A visão tradicional da Terra primitiva retrata um planeta estéril até a chegada das plantas há cerca de 500 milhões de anos. Este estudo desafia essa ideia. As novas evidências sugerem que os fungos já estavam ativos há centenas de milhões de anos, interagindo com formas de vida iniciais e transformando a paisagem. Ao degradar minerais, liberar nutrientes e ajudar a formar os primeiros solos, esses antigos fungos desempenharam um papel fundamental em tornar a Terra um lugar mais acolhedor para a vida futura.
Essa descoberta, que dependia de estreita colaboração entre especialistas em evolução, paleontologia e biologia molecular, também destaca a importância da inovação interdisciplinar. “A ideia surgiu de uma ferramenta inovadora desenvolvida pelo grupo húngaro do Dr. Gergely J. Szöllősi, do qual eu fazia parte durante minha pesquisa de pós-doutorado. Esses achados não teriam sido possíveis sem essa colaboração ou as contribuições de pesquisadores da Hungria, Inglaterra, Japão e Catalunha,” afirmou Ocaña.

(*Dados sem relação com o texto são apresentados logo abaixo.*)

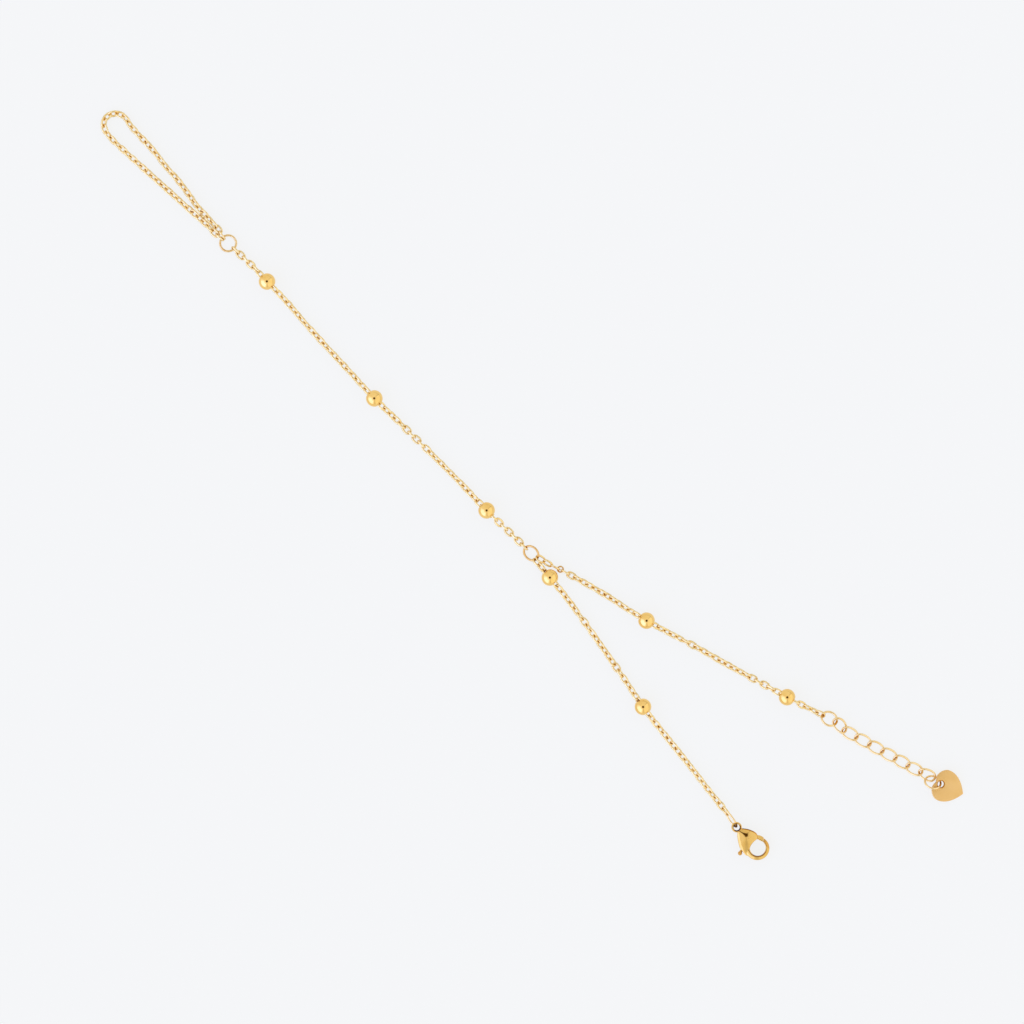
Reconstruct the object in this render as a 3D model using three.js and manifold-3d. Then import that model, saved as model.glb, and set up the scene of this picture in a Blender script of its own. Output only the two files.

Novos caminhos para a pesquisa
A equipe agora espera aplicar sua abordagem a outros ramos da vida complexa para aprimorar nossa compreensão da evolução como um todo. “Os fungos foram um grande objeto de estudo, pois a escassez de registros fósseis significava que nossa abordagem proporcionou um valor significativo. O próximo desafio é estender essas técnicas a todos os eucariotos para desenvolver um relógio molecular muito mais preciso para toda a vida complexa,” disse Ocaña.
A pesquisa de Ocaña como bolsista de pós-doutorado Junior Leader, apoiada pela Fundação “la Caixa”, faz parte das iniciativas mais amplas da UOC em sustentabilidade digital, bem-estar planetário e inovação em saúde, contribuindo para os Objetivos de Desenvolvimento Sustentável da ONU (ODS 15: Vida em Terra).